* _WORK TO DO_:
Starting with the line that contains "0.6, metalness: 0" and stopping after the line that contains "cad_parts[node].hide_render = cad_parts[node].hide_viewport", output every line exactly as it stands.

** start of RECORDED INFORMATION **

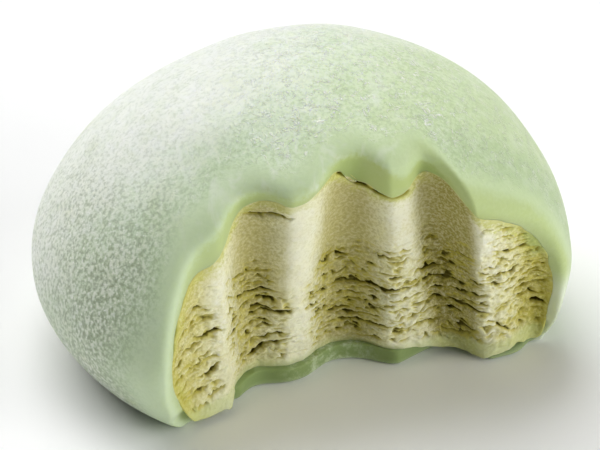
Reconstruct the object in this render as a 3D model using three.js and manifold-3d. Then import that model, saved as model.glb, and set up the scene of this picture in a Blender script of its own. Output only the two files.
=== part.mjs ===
// A mochi ice cream with one bite taken out of it: a ball of green tea ice cream in a skin of rice
// dough. Millimetres, +Z up. The origin is on the surface that the piece stands on, under the
// middle of the ball, and the bite is at the front, towards -Y and a little to the right.
import * as THREE from "three";
import Module from "manifold-3d";

const wasm = await Module();
wasm.setup();

// The whole ball, before the bite.
const ballRadius = 22.5;
const ballHeight = 26.3;
const widestHeight = 7.8; // height above the table at which the slumped ball is widest
const flatRadius = 17.2; // of the flat underside
const domeRoundness = 1.79; // 2 is an ellipse, 1 a cone
const footRoundness = 1.58;
const topLean = 1.8; // how far the top leans to +X
const lumpShare = 0.008; // the low unevenness of a ball rolled by hand, as a share of its radius
const footSpread = 2.8; // the foot is fuller at the bite's right end
const footSpreadAt = THREE.MathUtils.degToRad(66); // round the ball from the middle of the bite
const footSpreadWidth = THREE.MathUtils.degToRad(34);

// The underside: its rim is a little off the table, and it stands on a flat with few corners.
const rimOffTable = 0.12;
const standingRadius = 15;
const standingAngles = [75, 105, 140, 180, -140, -105, -75]; // in degrees, round from the bite

// The skin and the gap that keeps the two solids apart.
const skinThickness = 1.65;
const gap = 0.3;
const draggedSkin = 4.4; // extra thickness where the teeth pulled the skin down the cut
const draggedAcross = 2.5;
const draggedDepth = -12;
const draggedSpread = 3;
const draggedFade = 4; // how fast that fades below the top: a power of the height
const undersideInset = 0.6; // share of an inset by which the underside's radius shrinks

// The bite. "Across" runs along the row of tooth marks and "depth" runs into the ball.
const biteTurn = THREE.MathUtils.degToRad(22.6); // from +X to the across direction
const rimRounding = 2; // width of the rolled edge between the skin's outside and the cut
const footRounding = 0.6; // the same, near the table
const hollowShape = 1.3; // above 1, the hollows are wide and the edges between them narrow
const hollowSwell = 1.1; // the hollows are deeper by this much, halfway up
const leanCurve = 1.25; // 1 is a straight wall, more is steeper at the foot
// Edges between neighbouring tooth marks, as [across, depth] at the table and at the ball's top.
const ridges = [
  { foot: [-16.4, -12.1], top: [-19.0, -17.3] },
  { foot: [-10.5, -9.7], top: [-12.6, -11.1] },
  { foot: [-3.8, -6.7], top: [-5.8, -13.8] },
  { foot: [5.6, -8.2], top: [2.1, -13.4] },
  { foot: [12.9, -10.6], top: [7.2, -17.2] },
  { foot: [18.6, -11.4], top: [18.6, -18.6] },
];
// The tooth mark after each ridge, as [deepest, skew] at the table and at the top. A skew below 1
// puts the deepest place nearer to the left ridge.
const hollows = [
  { foot: [-0.2, 0.5], top: [0, 1] },
  { foot: [1.5, 0.6], top: [0.8, 1.3] },
  { foot: [2.1, 1.2], top: [1.4, 1.6] },
  { foot: [0.5, 2.6], top: [1.7, 1.6] },
  { foot: [1.5, 3.0], top: [-1.8, 1] },
];

// The skin under the ice cream sticks out left of the middle, and is set back towards both ends.
const footSkinOut = 0.6;
const footSkinBackLeft = 1.7;
const footSkinBackRight = 1.6;
const footSkinLeftEnd = [-10.5, -8.5]; // the set-back on the left ends between these places across
const footSkinRightStart = [3, 9.7]; // and the one on the right begins between these
const footSkinFade = [0.8, 2]; // heights between which all this ends, in skin thicknesses

// The torn lower half of the ice cream.
const tornHeight = 15.5; // above it the cut is smooth
const cragHeight = 0.6;
const cragPitch = 2.3;
const cragOpening = 0.5; // share of the pitch that gapes
const cragWaves = [
  { height: 0.8, rate: 0.42, shift: 0.8 },
  { height: 0.35, rate: 1.1, shift: 2.1 },
];
const cragUnevenness = { share: 0.4, rate: 0.8, shiftPerRow: 2.7 };
const cragsEnd = 0.6; // share of the torn height from which the crags fade out
const lipHeight = 3.2; // the smooth lip along the ice cream's lower edge

const wallShare = 0.84; // rings are even up to this share of a ball's height
const columnEvenness = 0.55; // 1 spaces the columns evenly, less draws them to the bite

const skinColour = 0xbdd1a8;
const iceCreamColour = 0xcfc98f;

const { clamp, lerp, smoothstep } = THREE.MathUtils;

const acrossAxis = new THREE.Vector2(Math.cos(biteTurn), Math.sin(biteTurn));
const depthAxis = new THREE.Vector2(-Math.sin(biteTurn), Math.cos(biteTurn));

// A place in the row's frame, from where it is across the bite and how deep.
function turned(across, depth) {
  return acrossAxis.clone().multiplyScalar(across).addScaledVector(depthAxis, depth);
}

// The larger of two numbers, with the corner between them rounded over `width`.
function smoothMax(a, b, width) {
  const near = Math.max(width - Math.abs(a - b), 0) / width;
  return Math.max(a, b) + (near * near * width) / 4;
}

// Depth at which the bite cuts, for a place across it and a height.
function biteDepth(across, height) {
  const level = clamp(height / ballHeight, 0, 1);
  const at = (pair, axis) => lerp(pair.foot[axis], pair.top[axis], level);
  const depthAt = (pair) => lerp(pair.foot[1], pair.top[1], level ** leanCurve);
  let mark = 0;
  while (mark < hollows.length - 1 && across > at(ridges[mark + 1], 0)) mark += 1;
  const [left, right] = [ridges[mark], ridges[mark + 1]];
  const straight = clamp((across - at(left, 0)) / (at(right, 0) - at(left, 0)), 0, 1);
  const share = straight ** at(hollows[mark], 1);
  const chord = lerp(depthAt(left), depthAt(right), smoothstep(share, 0, 1));
  const deepest = at(hollows[mark], 0) + hollowSwell * Math.sin(Math.PI * level);
  return chord + deepest * Math.cos((Math.PI / 2) * Math.abs(2 * share - 1) ** hollowShape) ** 2;
}

// The skin's own cut: the ice cream's, but for the foot.
function skinCut(across, height) {
  const backLeft = footSkinBackLeft * (1 - smoothstep(across, ...footSkinLeftEnd));
  const backRight = footSkinBackRight * smoothstep(across, ...footSkinRightStart);
  const foot = 1 - smoothstep(height / skinThickness, ...footSkinFade);
  return biteDepth(across, height) + foot * (backLeft + backRight - footSkinOut);
}

// The ice cream's cut: crags in its lower half, a smooth lip at its lower edge.
function iceCreamCut(across, height) {
  let level = height;
  for (const wave of cragWaves) level += wave.height * Math.sin(wave.rate * across + wave.shift);
  const row = Math.floor(level / cragPitch);
  const gape = Math.max(0, 1 - (level / cragPitch - row) / cragOpening);
  const { share, rate, shiftPerRow } = cragUnevenness;
  const strength = 1 - share + share * Math.sin(rate * across + shiftPerRow * row);
  const aboveLip = smoothstep(height, skinThickness, lipHeight);
  const belowSmooth = 1 - smoothstep(height, cragsEnd * tornHeight, tornHeight);
  return biteDepth(across, height) + aboveLip * belowSmooth * cragHeight * strength * gape;
}

function skinRounding(height) {
  return lerp(footRounding, rimRounding, smoothstep(height, skinThickness, widestHeight));
}

// Extra thickness of the skin, at its edge between two tooth marks.
function draggedThickness(across, depth) {
  const away = Math.hypot(across - draggedAcross, depth - draggedDepth) / draggedSpread;
  return draggedSkin * Math.exp(-away * away);
}

// The ball's radius at a height and at an angle round it from the bite, when shrunk by `inset`.
function radiusAt(height, angle, inset) {
  const radius = ballRadius - inset;
  const round = angle + biteTurn;
  const lumps = 1 + lumpShare * (Math.sin(3 * round) + Math.sin(2 * round));
  if (height >= widestHeight) {
    const share = clamp((height - widestHeight) / (ballHeight - inset - widestHeight), 0, 1);
    return lumps * radius * (1 - share ** domeRoundness) ** (1 / domeRoundness);
  }
  const spread = footSpread * Math.exp(-(((angle - footSpreadAt) / footSpreadWidth) ** 2));
  const flat = flatRadius - undersideInset * inset + spread;
  const share = clamp((widestHeight - height) / (widestHeight - inset), 0, 1);
  return lumps * (flat + (radius - flat) * (1 - share ** footRoundness) ** (1 / footRoundness));
}

// Heights of the rings: even up the wall of the bite, then closing in on the top.
function ringHeights(wallRings, capRings, inset) {
  const top = ballHeight - inset;
  const foot = inset + rimOffTable;
  const wallTop = lerp(foot, top, wallShare);
  const heights = [];
  for (let ring = 0; ring < wallRings; ring += 1) heights.push(lerp(foot, wallTop, ring / wallRings));
  for (let ring = 0; ring <= capRings; ring += 1) {
    heights.push(lerp(wallTop, top, Math.sin((Math.PI / 2) * (ring / capRings))));
  }
  return heights;
}

// A closed ball, shrunk by `inset`, with everything in front of `cut` pushed back to it.
function ball({ inset, columns, wallRings, capRings, cut, rounding, thicken }) {
  const heights = ringHeights(wallRings, capRings, inset);
  const rings = heights.length - 1;
  const places = [];
  heights.forEach((height, ring) => {
    const lean = topLean * (height / ballHeight) ** 2;
    const count = ring === rings ? 1 : columns;
    for (let column = 0; column < count; column += 1) {
      const turn = (2 * column) / columns - 1;
      const angle = Math.PI * lerp(turn ** 3, turn, columnEvenness);
      const radius = radiusAt(height, angle, inset);
      const across = radius * Math.sin(angle) + lean * acrossAxis.x;
      let depth = lean * depthAxis.x - radius * Math.cos(angle);
      const drop = thicken ? thicken(across, depth) * (height / ballHeight) ** draggedFade : 0;
      if (cut) depth = smoothMax(depth, cut(across, height), rounding(height));
      const { x, y } = turned(across, depth);
      places.push([x, y, height - drop]);
    }
  });
  const top = rings * columns;
  const faces = [];
  for (let ring = 0; ring < rings; ring += 1) {
    for (let column = 0; column < columns; column += 1) {
      const next = (column + 1) % columns;
      const [a, b] = [ring * columns + column, ring * columns + next];
      if (ring === rings - 1) {
        faces.push([a, b, top]);
        continue;
      }
      const [c, d] = [a + columns, b + columns];
      const shorterFirst = (column + ring) % 2 === 0;
      faces.push(...(shorterFirst ? [[a, b, d], [a, d, c]] : [[a, b, c], [b, d, c]]));
    }
  }
  // The underside runs from its rim to the flat that it stands on.
  const rim = places.slice(0, columns).map(([x, y]) => new THREE.Vector2(x, y));
  const standing = standingAngles.map((degrees) => {
    const angle = THREE.MathUtils.degToRad(degrees);
    return turned(standingRadius * Math.sin(angle), -standingRadius * Math.cos(angle));
  });
  places.push(...standing.map(({ x, y }) => [x, y, inset]));
  const underside = [...rim, ...standing];
  const aroundFlat = THREE.ShapeUtils.triangulateShape(rim, [standing]);
  const onFlat = THREE.ShapeUtils.triangulateShape(standing, []);
  for (const face of [...aroundFlat, ...onFlat.map((corners) => corners.map((at) => at + columns))]) {
    const facesUp = THREE.ShapeUtils.area(face.map((at) => underside[at])) > 0;
    const [a, b, c] = face.map((at) => (at < columns ? at : at - columns + top + 1));
    faces.push(facesUp ? [a, c, b] : [a, b, c]);
  }
  return new wasm.Manifold(
    new wasm.Mesh({
      numProp: 3,
      vertProperties: new Float32Array(places.flat()),
      triVerts: new Uint32Array(faces.flat()),
    }),
  );
}

function namedMesh(name, solid, material) {
  const { numProp, vertProperties, triVerts } = solid.getMesh();
  const geometry = new THREE.BufferGeometry();
  const data = new THREE.InterleavedBuffer(vertProperties, numProp);
  geometry.setAttribute("position", new THREE.InterleavedBufferAttribute(data, 3, 0));
  geometry.setIndex(new THREE.BufferAttribute(triVerts, 1));
  geometry.computeVertexNormals();
  const mesh = new THREE.Mesh(geometry, material);
  mesh.name = name;
  return mesh;
}

// The skin: the bitten ball, less the whole ball of ice cream, which also opens it at the bite.
function mochiSkin() {
  const outside = ball({
    inset: 0,
    columns: 80,
    wallRings: 20,
    capRings: 8,
    cut: skinCut,
    rounding: skinRounding,
  });
  const inside = ball({
    inset: skinThickness,
    columns: 56,
    wallRings: 10,
    capRings: 6,
    thicken: draggedThickness,
  });
  const material = new THREE.MeshStandardMaterial({ color: skinColour, roughness: 0.6, metalness: 0 });
  return namedMesh("mochi_skin", outside.subtract(inside), material);
}

function iceCream() {
  const solid = ball({
    inset: skinThickness + gap,
    columns: 84,
    wallRings: 30,
    capRings: 5,
    cut: iceCreamCut,
    rounding: () => footRounding,
    thicken: draggedThickness,
  });
  const material = new THREE.MeshStandardMaterial({ color: iceCreamColour, roughness: 0.75, metalness: 0 });
  return namedMesh("ice_cream", solid, material);
}

const mochi = new THREE.Group();
mochi.add(mochiSkin(), iceCream());

export default mochi;
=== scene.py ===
# Dresses a bitten mochi ice cream: a ball of green tea ice cream in a skin of rice dough.
# Shapes are worked out in millimetres and turned into metres when a mesh is made.
import itertools
import math

import bpy
import numpy as np
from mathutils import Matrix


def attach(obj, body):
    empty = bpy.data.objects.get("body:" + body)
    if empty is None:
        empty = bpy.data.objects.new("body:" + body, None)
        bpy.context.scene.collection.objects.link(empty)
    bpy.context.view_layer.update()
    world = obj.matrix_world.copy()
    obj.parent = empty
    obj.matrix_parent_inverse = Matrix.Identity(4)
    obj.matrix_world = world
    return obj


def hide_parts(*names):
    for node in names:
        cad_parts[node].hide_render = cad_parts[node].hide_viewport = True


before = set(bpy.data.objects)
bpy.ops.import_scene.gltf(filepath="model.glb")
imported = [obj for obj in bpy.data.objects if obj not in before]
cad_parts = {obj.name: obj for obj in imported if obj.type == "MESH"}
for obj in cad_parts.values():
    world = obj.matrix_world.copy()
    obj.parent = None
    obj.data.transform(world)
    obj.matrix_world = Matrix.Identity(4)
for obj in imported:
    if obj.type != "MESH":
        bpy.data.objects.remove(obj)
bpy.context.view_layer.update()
print("frame loaded")

metre = 1000  # in millimetres


# The camera looks down on the bite from the front. Its lengths are in metres.
cameraSetup = {
    "elevation": math.radians(32.5),
    "distance": 0.315,
    "aim": (-0.00007, 0, 0.007875),
    "raise": 0.00199,  # and this far up in its own view
    "lens": 227.7,
    "nearest": 0.01,
}


def makeCamera(setup):
    data = bpy.data.cameras.new("camera")
    data.lens = setup["lens"]
    data.clip_start = setup["nearest"]
    camera = bpy.data.objects.new("camera", data)
    bpy.context.scene.collection.objects.link(camera)
    x, y, z = setup["aim"]
    sine, cosine = math.sin(setup["elevation"]), math.cos(setup["elevation"])
    y += setup["raise"] * sine
    z += setup["raise"] * cosine
    camera.location = (x, y - setup["distance"] * cosine, z + setup["distance"] * sine)
    camera.rotation_euler = (math.pi / 2 - setup["elevation"], 0, 0)
    bpy.context.scene.camera = camera


makeCamera(cameraSetup)
print("camera placed")


# small helpers for shapes

def mix(a, b, share):
    return a + (b - a) * share


def ease(value, start, end):  # 0 before start, 1 after end, smooth between them
    share = np.clip((value - start) / (end - start), 0, 1)
    return share * share * (3 - 2 * share)


def roundedMax(a, b, width):  # the larger of two, with the corner rounded over a width
    near = np.maximum(width - np.abs(a - b), 0) / width
    return np.maximum(a, b) + near * near * width / 4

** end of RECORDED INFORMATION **

* _FULL RESPONSE_:
  const material = new THREE.MeshStandardMaterial({ color: skinColour, roughness: 0.6, metalness: 0 });
  return namedMesh("mochi_skin", outside.subtract(inside), material);
}

function iceCream() {
  const solid = ball({
    inset: skinThickness + gap,
    columns: 84,
    wallRings: 30,
    capRings: 5,
    cut: iceCreamCut,
    rounding: () => footRounding,
    thicken: draggedThickness,
  });
  const material = new THREE.MeshStandardMaterial({ color: iceCreamColour, roughness: 0.75, metalness: 0 });
  return namedMesh("ice_cream", solid, material);
}

const mochi = new THREE.Group();
mochi.add(mochiSkin(), iceCream());

export default mochi;
=== scene.py ===
# Dresses a bitten mochi ice cream: a ball of green tea ice cream in a skin of rice dough.
# Shapes are worked out in millimetres and turned into metres when a mesh is made.
import itertools
import math

import bpy
import numpy as np
from mathutils import Matrix


def attach(obj, body):
    empty = bpy.data.objects.get("body:" + body)
    if empty is None:
        empty = bpy.data.objects.new("body:" + body, None)
        bpy.context.scene.collection.objects.link(empty)
    bpy.context.view_layer.update()
    world = obj.matrix_world.copy()
    obj.parent = empty
    obj.matrix_parent_inverse = Matrix.Identity(4)
    obj.matrix_world = world
    return obj


def hide_parts(*names):
    for node in names:
        cad_parts[node].hide_render = cad_parts[node].hide_viewport = True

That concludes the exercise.